“Algorithm” is a term that refers to rules for the efficient ordering of data and decision-making. A recipe is an algorithm. Banks, insurance companies and investment firms use them to reduce risk; courts use them to help determine guilt, and dating services use them to find promising match-ups. Because they are used for so many purposed, we are all affected by them whether we know it or not.
Data comes from an expanding variety of sources, including smart phones, credit cards, ads, medical implants and even toys. “Reason” magazine says that “humanity in 2025 will be generating 163 trillion gigabytes of data annually, a ten-fold increase in the global datasphere since 2016” Currently we are being watched by 60 million cameras.
The abolition of privacy is the essence of totalitarianism. Currently, China’s government is perfecting an algorithm for recording every aspect of the lives of its 1.4 billion citizens. Data such as a citizen’s age, educational level, family ties and legal history can be accessed by the click of a mouse. It’s a gigantic experiment called the “Social Credit System” which is a form of behavioral conditioning designed to instill obedience by dispensing rewards and punishments through remote control. The purpose is to install a synthetic superego into the public mind and suppress critical thoughts about the government.
China does this with 200 million cameras linked to facilities for facial recognition. If a citizen is late in paying taxes or shows any evidence of disloyalty to the regime, a low score goes into his permanent record. The offense is cross-checked with other data such as financial, medical, and legal records which are constantly updated. The government is partnered by tech businesses in keeping records on the citizenry.

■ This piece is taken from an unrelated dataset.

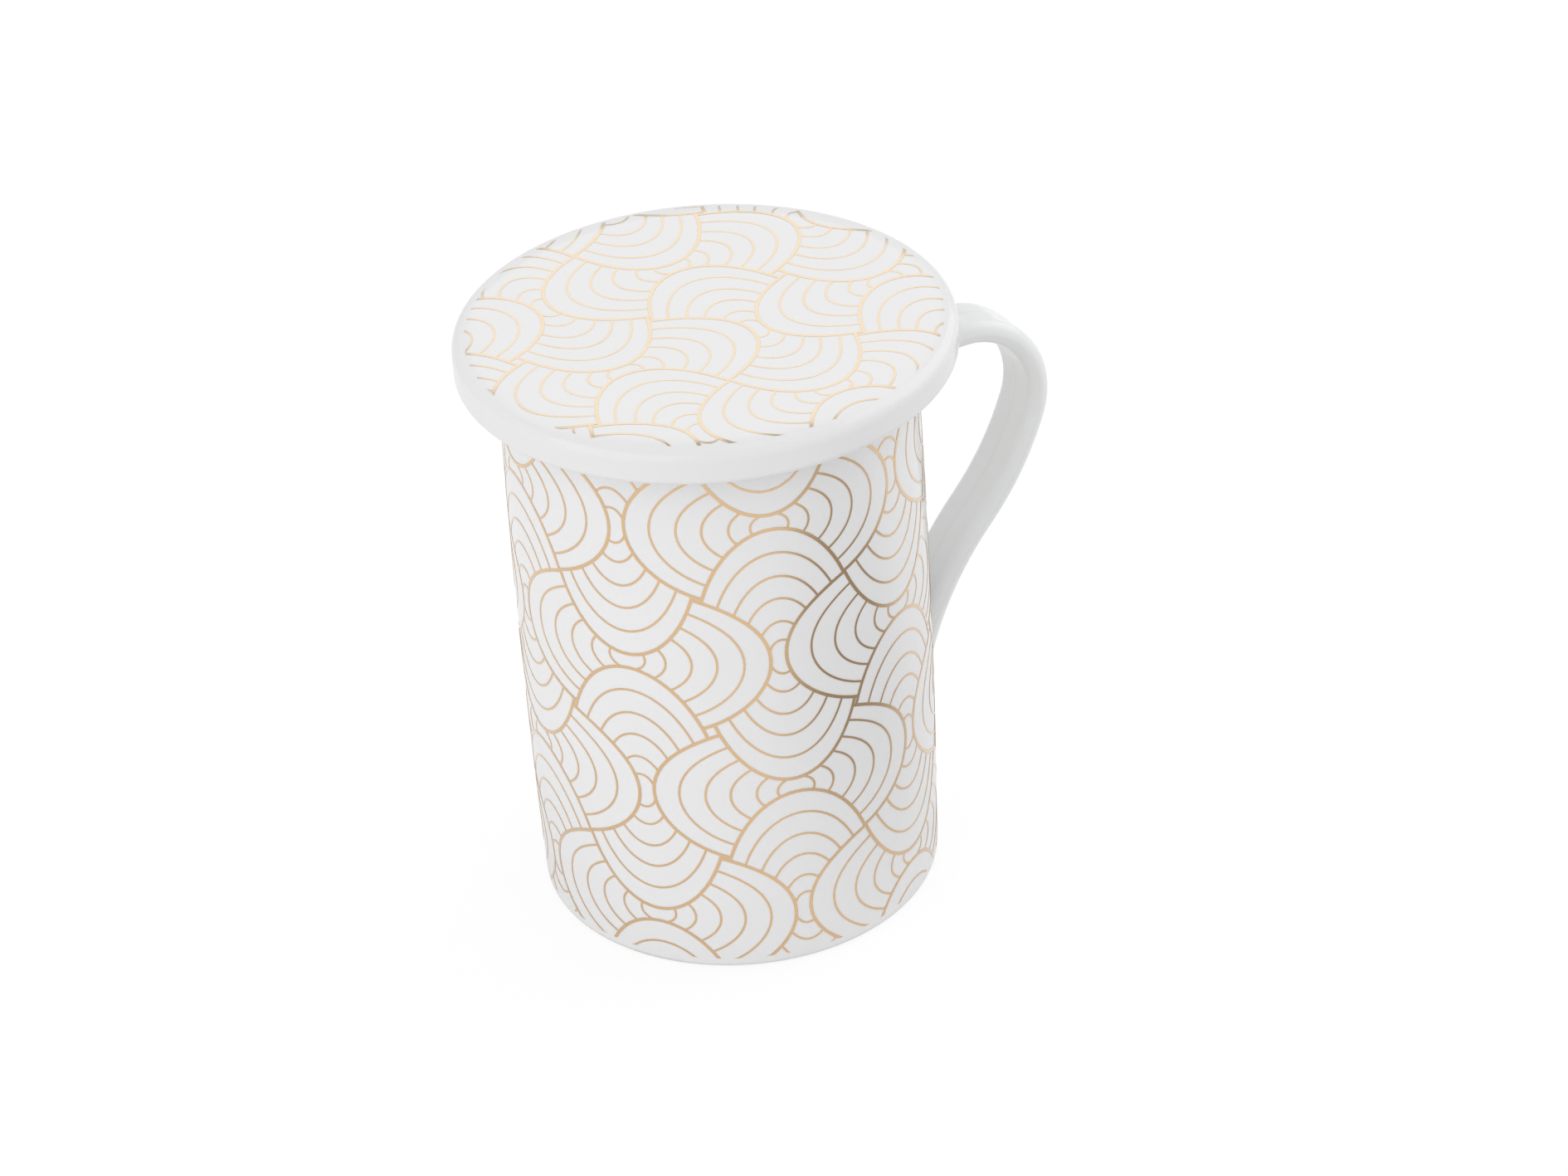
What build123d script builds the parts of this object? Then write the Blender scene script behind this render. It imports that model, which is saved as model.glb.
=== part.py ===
from build123d import *
from math import cos, pi, radians, sin
import os

# Lidded tea mug with infuser: a porcelain cup with a strap handle, a loose flat lid and a steel basket.
# The cup stands on z = 0 with its axis on Z, and the handle points along +X. Lengths are in millimetres
# and angles in degrees.

# Cup: the wall bows outwards between base and rim
cup_height = 110.5
base_diameter = 74.4
belly_diameter = 76.0
belly_height = 58.0
rim_diameter = 74.6
cup_wall = 3.4
cup_floor = 5.0
foot_recess = 1.6
foot_ring_width = 4.2
foot_edge_radius = 1.2
floor_corner_radius = 7.0
rim_edge_radius = 1.1

# Handle: a flat strap that leaves the wall level, bows over and swings back down to the wall
strap_width = 11.6
strap_thickness = 4.3
handle_top_height = 97.2
handle_reach = 69.0
handle_bow_radius = 16.0
handle_back_lean = 22.0
handle_waist_height = 64.5
handle_waist_radius = 55.0
handle_low_lean = 43.0
handle_tail_radius = 62.0
handle_tail_lean = 14.0
handle_tail_height = 23.0
root_flare = 2.4
root_flare_steps = (0, 0.4, 1)
bow_lead = 1.1
tail_bury = 0.4

# Lid: a plate with a slightly dished top, a skirt outside the infuser's flange and a locating ring inside
# its collar
lid_plate = 4.8
lid_dish_depth = 0.8
lid_edge_roll_width = 7.0
lid_edge_roll_drop = 0.8
lid_skirt_drop = 2.2
lid_skirt_wall = 3.4
lid_skirt_clearance = 1.6
lid_top_edge_radius = 2.0
lid_skirt_edge_radius = 1.2
lid_ring_depth = 5.0
lid_ring_wall = 3.0
lid_inner_bevel = 0.8
lid_ring_clearance = 0.6

# Infuser: flange and collar, perforated wall, perforated base
flange_overhang = 2.7
flange_sheet = 0.6
flange_lip_drop = 1.6
collar_clearance = 0.9
collar_height = 12.0
collar_sheet = 0.5
basket_sheet = 0.4
basket_depth = 66.0
collar_lap = 3.0
base_rim_height = 4.0

# Slots in the basket's wall and base
wall_slot_width = 1.4
wall_slot_rows = 2
wall_slot_bridge = 3.0
wall_slot_pitch = 8.0
wall_slot_margin = 2.0
base_slot_width = 1.2
base_slot_length = 5.0
base_slot_bridge = 2.6
base_slot_pitch = 6.4
cutter_depth = 4.0

# Places that follow from the sizes
base_radius = base_diameter / 2
belly_radius = belly_diameter / 2
rim_radius = rim_diameter / 2
floor_top = foot_recess + cup_floor
flange_top = cup_height + flange_sheet
flange_radius = rim_radius + flange_overhang
collar_radius = rim_radius - cup_wall - collar_clearance
basket_radius = collar_radius - collar_sheet
collar_bottom = cup_height - collar_height
basket_bottom = cup_height - basket_depth
basket_top = collar_bottom + collar_lap
lid_ring_radius = basket_radius - lid_ring_clearance
lid_radius = flange_radius + lid_skirt_clearance + lid_skirt_wall
lid_top = flange_top + lid_plate
lid_skirt_bottom = flange_top - lid_skirt_drop


def turned(outline):
    """A closed outline drawn in the XZ plane, turned about the cup's axis."""
    return revolve(outline, axis=Axis.Z)


def bowed_line(bottom, top, inset):
    """The cup's bowed side from one height to another, moved inwards by the inset."""
    side = ThreePointArc((base_radius, 0), (belly_radius, belly_height), (rim_radius, cup_height))
    slice_box = Pos(base_radius, (bottom + top) / 2) * Rectangle(base_radius, top - bottom)
    return Pos(-inset, 0) * (side & slice_box)


def corners_at(sketch, points):
    """The sketch's corners nearest to the given points."""
    return [sketch.vertices().sort_by_distance(Vector(*point))[0] for point in points]


def rounded(sketch, points, radius):
    return fillet(corners_at(sketch, points), radius)


def bevelled(sketch, points, length):
    return chamfer(corners_at(sketch, points), length)


def cup_side_sketch():
    """Half section of the whole cup, from its axis to the outside of the wall, without hollow."""
    side = bowed_line(0, cup_height, 0)
    ends = side.vertices().sort_by(Axis.Y)
    low, high = ends[0], ends[-1]
    outline = side + Polyline((low.X, low.Y), (0, 0), (0, cup_height), (high.X, high.Y))
    return make_face(outline.edges())


def cup_hollow_sketch():
    """Half section of the hollow inside the cup, open at the rim."""
    side = bowed_line(floor_top, cup_height, cup_wall)
    ends = side.vertices().sort_by(Axis.Y)
    low, high = ends[0], ends[-1]
    outline = side + Polyline((low.X, low.Y), (0, floor_top), (0, cup_height), (high.X, high.Y))
    hollow = make_face(outline.edges())
    return rounded(hollow, [(low.X, low.Y)], floor_corner_radius)


def cup_sketch():
    """Half section of the cup's wall, floor and foot ring."""
    recess_radius = base_radius - foot_edge_radius - foot_ring_width
    recess = Pos(recess_radius / 2, foot_recess / 2) * Rectangle(recess_radius, foot_recess)
    section = cup_side_sketch() - cup_hollow_sketch() - recess
    rim_corners = [(rim_radius, cup_height), (rim_radius - cup_wall, cup_height)]
    section = rounded(section, rim_corners, rim_edge_radius)
    section = rounded(section, [(base_radius, 0)], foot_edge_radius)
    return bevelled(section, [(recess_radius, 0)], foot_edge_radius / 2)


def upright(sketch):
    """A sketch drawn in XY, stood up in the XZ plane."""
    return Plane.XZ * sketch


def mug_cup():
    return turned(upright(cup_sketch()))


def strap_section(spread=0.0):
    """The strap's cross section, with its broad side along Y, grown sideways and downwards by the spread."""
    section = SlotOverall(strap_width + 2 * spread, strap_thickness + spread)
    return Pos(0, -spread / 2) * section


def crossing(first, first_lean, second, second_lean):
    """Where two lines in XZ cross, each through a point and leaning outwards from upright by an angle."""
    first_way = (sin(radians(first_lean)), cos(radians(first_lean)))
    second_way = (sin(radians(second_lean)), cos(radians(second_lean)))
    across, up = second[0] - first[0], second[1] - first[1]
    reach = (across * second_way[1] - up * second_way[0]) / sin(radians(first_lean - second_lean))
    return (first[0] + reach * first_way[0], first[1] + reach * first_way[1])


def handle_corners():
    """Corners of the strap's centre line in XZ: bow start, above the bow, waist, above the tail, and end."""
    lean = radians(handle_back_lean)
    bow_start = handle_reach - strap_thickness / 2 - handle_bow_radius
    above_bow = (bow_start + handle_bow_radius * (1 + sin(lean)) / cos(lean), handle_top_height)
    fall = handle_top_height - handle_waist_height
    waist = (above_bow[0] - fall * sin(lean) / cos(lean), handle_waist_height)
    landing = (base_radius, handle_tail_height)
    above_tail = crossing(waist, handle_low_lean, landing, handle_tail_lean)
    hollow_back = base_radius - (base_radius**2 - (strap_width / 2) ** 2) ** 0.5
    sunk = (strap_thickness / 2 + hollow_back + tail_bury) / sin(radians(handle_tail_lean))
    end = (
        landing[0] - sunk * sin(radians(handle_tail_lean)),
        landing[1] - sunk * cos(radians(handle_tail_lean)),
    )
    return (bow_start, handle_top_height), above_bow, waist, above_tail, end


def handle_root():
    """The level run of the strap, flaring downwards and sideways to the wall under its level top."""
    inside = rim_radius - cup_wall / 2
    outside = handle_corners()[0][0] - bow_lead
    sections = []
    for step in root_flare_steps:
        place = Plane(
            origin=(inside + (outside - inside) * step, 0, handle_top_height),
            x_dir=(0, 1, 0),
            z_dir=(1, 0, 0),
        )
        sections.append(place * strap_section(root_flare * (1 - step) ** 2))
    return loft(sections, ruled=True)


def handle_bow():
    """The strap from the end of its level run round the bow and down to the wall."""
    start, *rest = handle_corners()
    start = (start[0] - bow_lead, start[1])
    points = [(x, 0, z) for x, z in (start, *rest)]
    radii = [handle_bow_radius, handle_waist_radius, handle_tail_radius]
    path = FilletPolyline(*points, radius=radii)
    start_plane = Plane(origin=points[0], x_dir=(0, 1, 0), z_dir=(1, 0, 0))
    return sweep(start_plane * strap_section(), path=path)


def mug_handle():
    strap = handle_root() + handle_bow()
    return strap - turned(upright(cup_side_sketch()))


def mug_lid():
    """Plate, skirt and locating ring in one casting."""
    crest = (lid_radius - lid_edge_roll_width, lid_top)
    edge = (lid_radius, lid_top - lid_edge_roll_drop)
    middle = (0, lid_top - lid_dish_depth)
    dish = TangentArc(middle, crest, tangent=(1, 0))
    roll = TangentArc(crest, edge, tangent=dish % 1)
    skirt_inside = lid_radius - lid_skirt_wall
    ring_inside = lid_ring_radius - lid_ring_wall
    ring_bottom = flange_top - lid_ring_depth
    under = Polyline(
        middle,
        (0, flange_top),
        (ring_inside, flange_top),
        (ring_inside, ring_bottom),
        (lid_ring_radius, ring_bottom),
        (lid_ring_radius, flange_top),
        (skirt_inside, flange_top),
        (skirt_inside, lid_skirt_bottom),
        (lid_radius, lid_skirt_bottom),
        edge,
    )
    section = make_face((dish + roll + under).edges())
    section = rounded(section, [edge], lid_top_edge_radius)
    section = rounded(section, [(lid_radius, lid_skirt_bottom)], lid_skirt_edge_radius)
    ring_corners = [(ring_inside, ring_bottom), (lid_ring_radius, ring_bottom)]
    section = bevelled(section, ring_corners + [(skirt_inside, lid_skirt_bottom)], lid_inner_bevel)
    return turned(upright(section))


def infuser_rim():
    """Flange with a turned-down lip that rests on the cup's rim, and the collar below it."""
    lip_bottom = flange_top - flange_lip_drop
    section = make_face(
        Polyline(
            (basket_radius, collar_bottom),
            (collar_radius, collar_bottom),
            (collar_radius, cup_height),
            (flange_radius - flange_sheet, cup_height),
            (flange_radius - flange_sheet, lip_bottom),
            (flange_radius, lip_bottom),
            (flange_radius, flange_top),
            (basket_radius, flange_top),
            close=True,
        )
    )
    section = bevelled(section, [(flange_radius, flange_top), (basket_radius, flange_top)], flange_sheet / 2)
    return turned(upright(section))


def wall_slots():
    """Staggered rows of upright slots round the basket, between the base's rim and the collar."""
    per_row = round(2 * pi * basket_radius / wall_slot_pitch)
    lowest = basket_bottom + base_rim_height + wall_slot_margin
    highest = collar_bottom - wall_slot_margin
    row_pitch = (highest - lowest + wall_slot_bridge) / wall_slot_rows
    slot_length = row_pitch - wall_slot_bridge
    cutter = Box(cutter_depth, wall_slot_width, slot_length)
    slots = []
    for row in range(wall_slot_rows):
        stagger = 180 / per_row * (row % 2)
        ring = PolarLocations(basket_radius, per_row, start_angle=stagger)
        slots += Pos(0, 0, lowest + slot_length / 2 + row * row_pitch) * ring * cutter
    return slots


def infuser_wall():
    tube = Cylinder(basket_radius, basket_top - basket_bottom)
    bore = Cylinder(basket_radius - basket_sheet, basket_top - basket_bottom)
    return Pos(0, 0, (basket_top + basket_bottom) / 2) * (tube - bore) - wall_slots()


def base_slots():
    """Rings of radial slots in the basket's base, each ring with as many as its girth allows."""
    step = base_slot_length + base_slot_bridge
    cutter = Box(base_slot_length, base_slot_width, cutter_depth)
    slots = []
    radius = step
    while radius + base_slot_length / 2 < basket_radius - base_slot_bridge:
        count = int(2 * pi * (radius - base_slot_length / 2) / base_slot_pitch)
        slots += Pos(0, 0, basket_bottom) * PolarLocations(radius, count) * cutter
        radius += step
    return slots


def infuser_base():
    """Perforated disc under the wall, with its edge turned up round the outside of the wall."""
    disc = Pos(0, 0, basket_bottom - basket_sheet / 2) * Cylinder(basket_radius + basket_sheet, basket_sheet)
    edge = Cylinder(basket_radius + basket_sheet, base_rim_height) - Cylinder(basket_radius, base_rim_height)
    return disc + Pos(0, 0, basket_bottom + base_rim_height / 2) * edge - base_slots()


os.makedirs("parts", exist_ok=True)
for build_part in (mug_cup, mug_handle, mug_lid, infuser_rim, infuser_wall, infuser_base):
    export_step(build_part(), f"parts/{build_part.__name__}.step")
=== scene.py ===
import math

import bpy
from mathutils import Matrix, Vector


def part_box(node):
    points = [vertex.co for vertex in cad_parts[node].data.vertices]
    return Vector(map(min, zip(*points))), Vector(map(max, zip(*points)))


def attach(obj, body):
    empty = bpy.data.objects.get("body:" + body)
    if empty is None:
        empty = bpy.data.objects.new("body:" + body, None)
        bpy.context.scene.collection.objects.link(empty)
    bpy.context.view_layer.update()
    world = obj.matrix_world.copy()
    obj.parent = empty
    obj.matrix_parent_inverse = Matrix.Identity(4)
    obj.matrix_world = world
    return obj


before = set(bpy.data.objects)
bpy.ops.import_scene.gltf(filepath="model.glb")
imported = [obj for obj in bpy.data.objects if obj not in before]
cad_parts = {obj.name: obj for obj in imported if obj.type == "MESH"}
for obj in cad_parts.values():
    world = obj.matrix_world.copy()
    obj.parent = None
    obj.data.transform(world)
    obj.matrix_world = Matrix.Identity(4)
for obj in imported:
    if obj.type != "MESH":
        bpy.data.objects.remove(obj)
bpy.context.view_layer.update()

MM = 0.001
WHITE = (1.0, 1.0, 1.0, 1.0)

# Glazes: the two tones that each piece clouds between, then those of the bare foot ring and of the mould line
CUP_TONES = ((0.788, 0.788, 0.794, 1.0), (0.816, 0.812, 0.812, 1.0))
# The handle's glaze is the cup's with a faint green tint, which is painted bounced light
HANDLE_TONES_WITH_PAINTED_BOUNCE = ((0.790, 0.808, 0.800, 1.0), (0.818, 0.828, 0.820, 1.0))
# The lid's glaze is the cup's painted darker: painted shade against the stronger light that falls on its
# upturned top
LID_TONES_WITH_PAINTED_SHADE = ((0.758, 0.758, 0.764, 1.0), (0.786, 0.782, 0.782, 1.0))
BARE_FOOT_TONE = (0.73, 0.70, 0.67, 1.0)
MOULD_LINE_TONE = (0.76, 0.76, 0.76, 1.0)

# Metals: the two tones that each clouds between
STEEL_TONES = ((0.484, 0.480, 0.474, 1.0), (0.724, 0.720, 0.716, 1.0))
CUP_GOLD_TONES = ((0.74, 0.49, 0.26, 1.0), (0.82, 0.57, 0.33, 1.0))
# The lid's gold is the same print as the cup's, painted paler: a painted sheen of the bright light its top
# reflects
LID_GOLD_TONES_WITH_PAINTED_SHEEN = ((0.86, 0.67, 0.44, 1.0), (0.92, 0.74, 0.52, 1.0))

# Unevenness of the finishes, in noise cells to the metre
GLAZE_CLOUDS = 28.0
GLAZE_RIPPLES = 160.0
GLAZE_SPECKS = 2600.0
GOLD_CLOUDS = 120.0
GOLD_GRAIN = 5200.0
STEEL_CLOUDS = 40.0
STEEL_BRUSHING = 90.0
STEEL_BRUSHING_STRETCH = 60.0

# Roughness: the least that a finish has, and what its noise adds. The bare foot's comes on top of the glaze's
GLAZE_ROUGHNESS = (0.09, 0.05)
BARE_FOOT_ROUGHNESS = (0.5, 0.2)
GOLD_ROUGHNESS = (0.12, 0.14)
GOLD_COAT_ROUGHNESS = 0.08
STEEL_ROUGHNESS = (0.14, 0.22)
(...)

Activities the government approves of, such as donating blood, get high scores, while engaging in video games, booze and tobacco will get low scores. So will associating with people believed to have anti-government views. Other behaviors, such as an extended time spent abroad or use of an unusual amount of electricity, may arouse suspicions leading to questioning. Low-scoring people are barred from luxury hotels, restaurants, the internet, and denied access to prestigious careers. At present, 15 million Chinese citizens are banned from air and rail transit.
Currently, China is targeting Muslims, who are suspected of having divided loyalties. Roughly a million are in camps being indoctrinated with the Communist Party’s ideas of proper citizenship. According to the NY Times, the government has 68 billion records on its Muslims. These include DNA, fingerprints, irises, blood samples, voice recordings and facial portraits from different angles.
As always, totalitarianism comes in the guise of utopianism. Shanghai says that its credit system aspires to “reach the point where no one would even consider hurting the community. If we reached this point, our work would be done.” The NY Times says that changing habits such as using a cell phone less frequently of using more electricity may arouse suspicion.
The danger of thought control isn’t limited to totalitarian governments. It is inherent in surveillance technology. Two writers for “Atlantic” magazine say that “What emerges in China will not stay in China. Its repressive technologies have a pattern of diffusing to other ... regimes around the world. For this reason ... democracies must monitor and denounce this sinister creep toward an Orwellian world.”
Indeed, China’s system is spreading. To date, 54 governments have adopted algorithmic systems, many of them financed by Chinese loans. Even Australia has signed on. “Reason” magazine observes that it will likely be adopted by “every two-bit dictator on the earth.” The technology isn’t limited to passively watching citizens, it also has the capability to frame them by creating realistic video and audio forgeries.
Could it happen here?
The police department in Orlando, Fla. is experimenting with surveillance that includes CCTV cameras to watch citizens and employs algorithmic software designed by Amazon. It identifies the faces of illegal aliens, drug dealers and other assorted felons and compares them with vast data bases. The purpose is to anticipate crimes before they happen, much as in the sci-fi film “Minority Report.” If Orlando’s experiment is deemed successful there will likely be demands for similar systems elsewhere, perhaps everywhere.
Even where algorithms are well-intended, their operations are so opaque that they may block important questions from public scrutiny. Lawyers seeking the details of a case have been rebuffed by courts because algorithmic designers have agreements with their contracting agencies which forbid disclosure.
Amazon, Google and IBM are developing a device that reads human emotions by analyzing voices. It will determine a subject’s moods, including joy, anger, sadness, fear, boredom, stress and other mental states. It will do so even if the voices are masked by background noise. How long until machines can read our thoughts?